I am yet afraid to burn my fingers while focussing the laser lens.. Or does one require a tool?


  • Hi Salvador,

    We are working on a set of videos but these are a little way off at the moment.

    In focus mode, the laser is turned on at a very low power. It is quite safe to have your hands around the lens while you are focusing.

    An alternative technique to focus the laser is to adjust the lens rotation while the laser is off. This would take a little longer to get the correct focus, but would mean you are not placing your hands near the laser.

    Please ensure you are always wearing your protective eyewear when working with the Emblaser.
  • Could Darkly include a card with a focussed laser burn on it, I know it took me a while to focus as I did not know what the correct size is.
  • Joseph,

    Very interesting idea.

    Perhaps the card could include correct and incorrect focus marks as well as some lines showing correct focusing.

    We will look into this.
  • Thank you for your reply.
    I didn't want to charge into things, but now reassured I will have a go at it. The smallest dot the goal then.

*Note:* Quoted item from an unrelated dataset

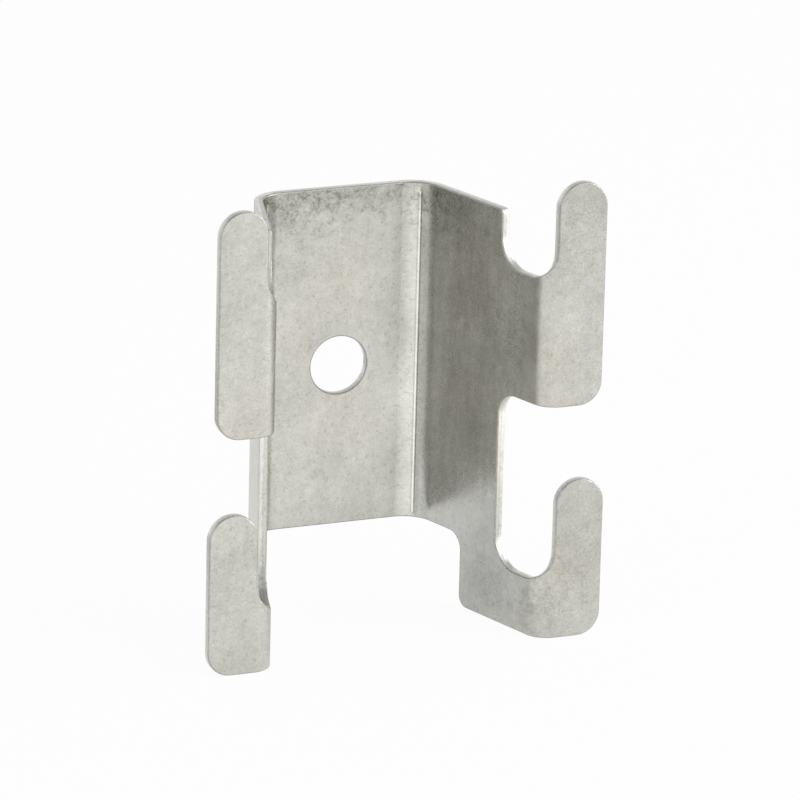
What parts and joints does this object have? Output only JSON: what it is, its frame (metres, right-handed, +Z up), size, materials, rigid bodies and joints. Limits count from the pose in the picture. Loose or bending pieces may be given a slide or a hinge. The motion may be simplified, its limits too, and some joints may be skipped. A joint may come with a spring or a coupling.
{
  "type": "stamped metal bracket",
  "caption": "Flared channel bracket folded from sheet steel, with a bolt hole in its web and upright round-tipped hooks on its outturned flanges.",
  "frame": {"origin": "middle of the bolt hole on the web's back face, the face that lies on the wall", "axes": "+Z up along the hooks, -Y forward from the wall to the hooks, +X to the right as seen from the front"},
  "size_m": [0.0694, 0.0335, 0.0781],
  "materials": {
    "sheet_steel": "bare rolled steel, tumbled matte, faintly mottled"
  },
  "bodies": {
    "root": {"bracket": "sheet_steel"}
  },
  "joints": []
}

    Regarding the video's, I would say Emblaser community job ;)
  • Salvador,
    Depending on the material you're working with, the focus will look different. I am using hardwood at the moment, which allows me to see the burn lines very clearly. As a rule of thumb for myself, I engage the laser focus ring threads like one would with a screw and then turn it approximately 180 degrees after engagement. I mark the focus ring in the center, facing you, and engage it further by very slight increments. I use line text in Cut2D on hardwood to determine the level of focus. The thinner the text lines become, the more I know the laser is becoming focused. Keep running the same lines (even a straight line) each time you further engage the focus ring. I usually engage it by very slight increments of only a few degrees each time I run the sample. If the lines start getting thicker, you've gone too far and must unscrew the focus ring. The purpose of the sharpie mark is to denote the range of focus so you have a starting point. There is a "sweet spot" and it is challenging to find it. I recommend using plumber's tape to hold the focus ring better in place to prevent wobbling and movement during laser use. The tape will not prevent you from screwing or unscrewing the focus ring either. Or, as Domenic has mentioned, use some hot glue between the focus ring and body of the laser after you've found your focus. It's important to note that the baseplate has some bow to it as well and, depending on where your workpiece is sitting, it may sit higher or lower. I've noticed that this will drastically change your burn settings in different areas, even if you are using the focus tool beforehand. Others have mentioned placing a small piece of plywood underneath the baseplate, which is what I have done as well.

    FOCUS.jpg 5.2M
  • Thank you!
  • Kathryn,

    Thank you for this very clear explanation of the focusing process. Could you tell us how long it takes and how often you repeat it, please?

  • Just as a side note to focusing, we are about to release a tool which will help make the focusing process a little easier.

    At the moment it is a little awkward to adjust the focus ring because it s on the underside of the heatsink. Our new tool will make this parts a lot easier.

    Stay tuned for the announcement. It will ship with new kits and also be available as a 3d printable file and from our store.
  • Hi Henryk,

    I only perform the focusing process ONCE. Keep in mind that if you happen to move the focus ring (which is not easy to do if you are using teflon tape), then you will most likely have to perform it again. The process can take anywhere from 30 minutes to 1 hour depending on what results you are looking for and if you are satisfied with the level of focusing and result. For what I do, the beam needs to be as focused as possible. When you find the "sweet spot", mark the center of the ring with a sharpie as I said, so if you do happen to bump it out of place, you'll be very close to where you started and make it that much easier to find focus again.

  • Okay, I'm clueless. I haven't had much time to figure out how to use my Emblaser at all. I've never used a laser cutter at all and I'm having absolutely no luck figuring out what steps I need to do after installing this thing on my computer.
  • I followed the instructions in the manual but it can be a little tricky to be certain that the laser point is as small as possible. My eyes aren't that good and if you wear glasses/contacts it can be quite glary to stare at the laser beam.

    What I did ultimately was to create the attached 1500mm/min test file (using what was previously posted by @DarklyLabs, but really any reasonably complex shape will do), and try to cut on a sheet of A4 paper (with another sheet underneath as sacrificial, as well as my baseboard). Note that 1500mm/min (25mm/sec) should be sufficient to cut through standard 80gsm paper.

    Using the focus point I arrived at visually, I cut the test pattern, which didn't cut all the way through everywhere.

    I then turned the laser 1/4 turn in one direction, and cut it again (in a different place on the piece of paper) to compare the result.

    This second cut was worse than the first cut, so I turned the laser 1/2 a turn in the opposite direction (so now 1/4 turn from the starting point in the other direction) and it was better.

    You can from there repeat the whole process, narrowing your changes down to 1/8th of a turn to try to get it spot on.